Register Flatten as Direct8Bit op in Python QDQ static quantizer (#28340)
## Summary
- Register `Flatten` in `QLinearOpsRegistry` (`Direct8BitOp`) and
`QDQRegistry` (`QDQDirect8BitOp`) so the Python QDQ quantizer no longer
emits a redundant `DequantizeLinear -> Flatten -> QuantizeLinear` pair
around layout-only `Flatten` nodes.
- Add `test_op_flatten.py` covering both `QOperator` and `QDQ` formats
in u8/u8 and s8/s8.
## Motivation
Fixes #21375. The C++ runtime optimizer was updated in #21376 to drop
redundant Q/DQ pairs around `Flatten`, mirroring its existing `Reshape`
handling. The Python-layer quantizer was never updated, so
`quantize_static` / `quantize_dynamic` still emitted the redundant Q/DQ
pair around `Flatten` in QDQ format.
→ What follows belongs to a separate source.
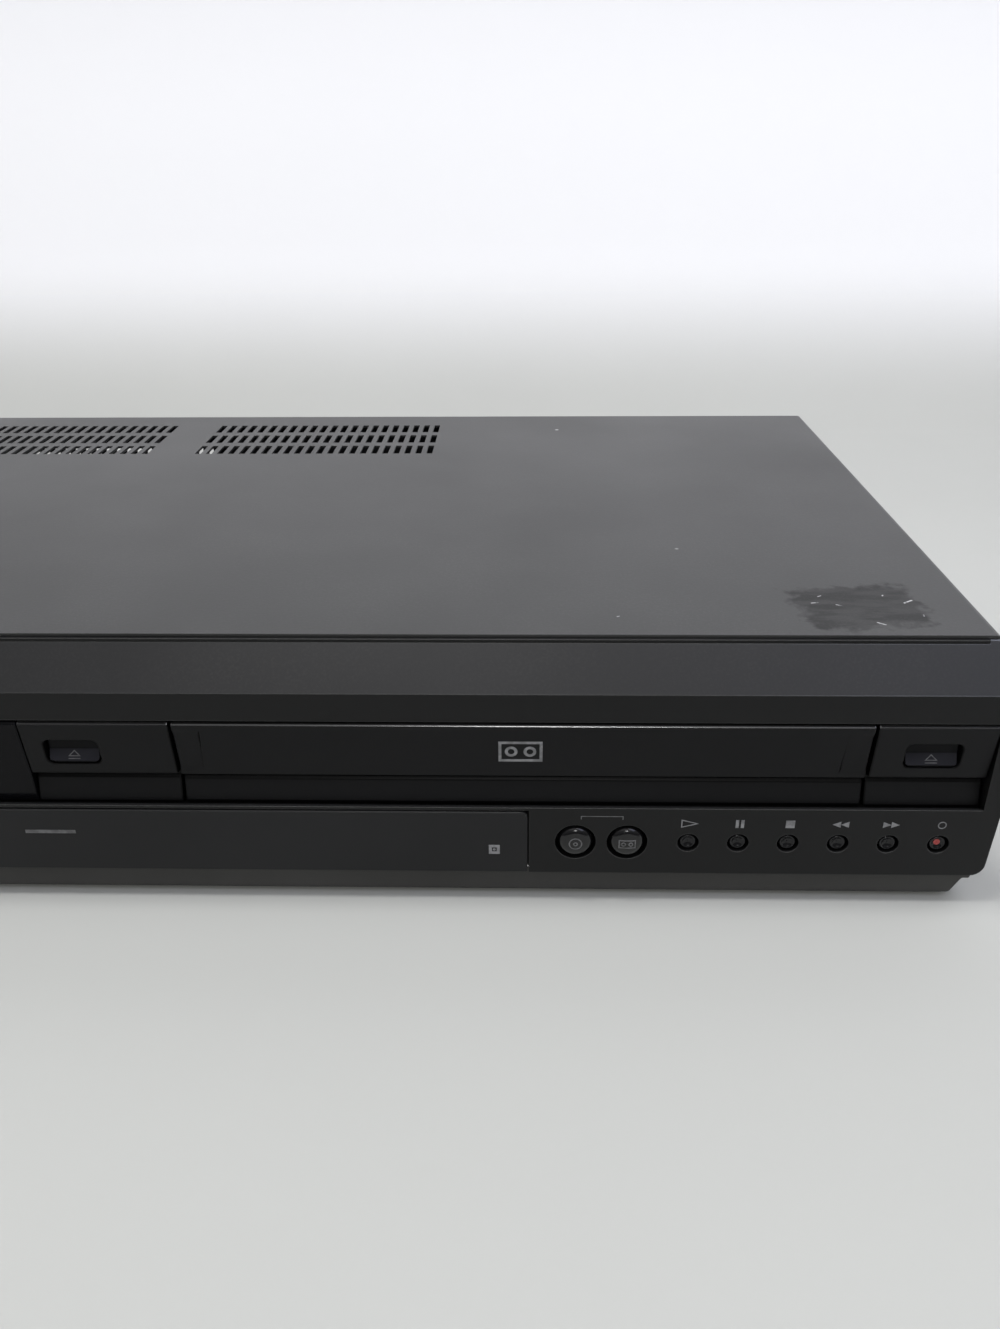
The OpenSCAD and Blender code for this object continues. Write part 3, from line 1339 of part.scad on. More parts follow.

This PR aligns the Python tooling
with the runtime behavior.
`Flatten` is a layout-only op with no arithmetic — its quantization
semantics are identical to `Reshape`, `Squeeze`, and `Unsqueeze`, all of
which are already registered as `Direct8BitOp` / `QDQDirect8BitOp`.
## Changes
- `onnxruntime/python/tools/quantization/registry.py`: add `"Flatten":
Direct8BitOp` to `QLinearOpsRegistry` and `"Flatten": QDQDirect8BitOp`
to `QDQRegistry`.
- `onnxruntime/test/python/quantization/test_op_flatten.py`: new test
file modeled on `test_op_reshape.py` covering u8/u8 and s8/s8 in both
QOperator and QDQ formats; asserts no extra
`QuantizeLinear`/`DequantizeLinear` is inserted around `Flatten`, and
verifies numerical correctness via `check_model_correctness`.
## Test Plan
- `python -m pytest
onnxruntime/test/python/quantization/test_op_flatten.py -v` — 2 tests
pass.
- `python -m pytest
onnxruntime/test/python/quantization/test_op_reshape.py -v` —
regression: 2 tests pass.
- `python -m pytest
onnxruntime/test/python/quantization/test_op_squeeze_unsqueeze.py -v` —
regression: 2 tests pass.
- `lintrunner -a` clean on changed files.